→ **Exercise goal**
What follows is a listing. Return every line of it exactly.

→ **Given records**
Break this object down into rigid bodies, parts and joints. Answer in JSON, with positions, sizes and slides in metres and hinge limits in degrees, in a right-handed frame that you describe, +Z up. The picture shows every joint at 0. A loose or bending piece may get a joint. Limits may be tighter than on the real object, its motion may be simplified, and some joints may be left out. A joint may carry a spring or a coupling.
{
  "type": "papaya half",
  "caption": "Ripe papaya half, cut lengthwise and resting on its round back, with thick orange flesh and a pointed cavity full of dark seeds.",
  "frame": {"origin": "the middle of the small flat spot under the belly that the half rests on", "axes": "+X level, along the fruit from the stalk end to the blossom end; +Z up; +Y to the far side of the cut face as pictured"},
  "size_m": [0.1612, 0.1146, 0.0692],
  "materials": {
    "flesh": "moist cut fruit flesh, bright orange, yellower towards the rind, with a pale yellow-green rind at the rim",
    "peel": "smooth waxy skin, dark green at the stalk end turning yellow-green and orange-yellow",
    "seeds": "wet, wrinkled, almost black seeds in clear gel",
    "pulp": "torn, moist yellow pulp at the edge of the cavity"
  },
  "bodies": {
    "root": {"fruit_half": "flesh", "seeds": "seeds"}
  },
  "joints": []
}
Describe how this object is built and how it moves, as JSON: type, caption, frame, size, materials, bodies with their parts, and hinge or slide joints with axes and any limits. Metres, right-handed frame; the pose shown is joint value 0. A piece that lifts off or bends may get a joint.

→ **Answer below**
Break this object down into rigid bodies, parts and joints. Answer in JSON, with positions, sizes and slides in metres and hinge limits in degrees, in a right-handed frame that you describe, +Z up. The picture shows every joint at 0. A loose or bending piece may get a joint. Limits may be tighter than on the real object, its motion may be simplified, and some joints may be left out. A joint may carry a spring or a coupling.
{
  "type": "papaya half",
  "caption": "Ripe papaya half, cut lengthwise and resting on its round back, with thick orange flesh and a pointed cavity full of dark seeds.",
  "frame": {"origin": "the middle of the small flat spot under the belly that the half rests on", "axes": "+X level, along the fruit from the stalk end to the blossom end; +Z up; +Y to the far side of the cut face as pictured"},
  "size_m": [0.1612, 0.1146, 0.0692],
  "materials": {
    "flesh": "moist cut fruit flesh, bright orange, yellower towards the rind, with a pale yellow-green rind at the rim",
    "peel": "smooth waxy skin, dark green at the stalk end turning yellow-green and orange-yellow",
    "seeds": "wet, wrinkled, almost black seeds in clear gel",
    "pulp": "torn, moist yellow pulp at the edge of the cavity"
  },
  "bodies": {
    "root": {"fruit_half": "flesh", "seeds": "seeds"}
  },
  "joints": []
}
Describe how this object is built and how it moves, as JSON: type, caption, frame, size, materials, bodies with their parts, and hinge or slide joints with axes and any limits. Metres, right-handed frame; the pose shown is joint value 0. A piece that lifts off or bends may get a joint.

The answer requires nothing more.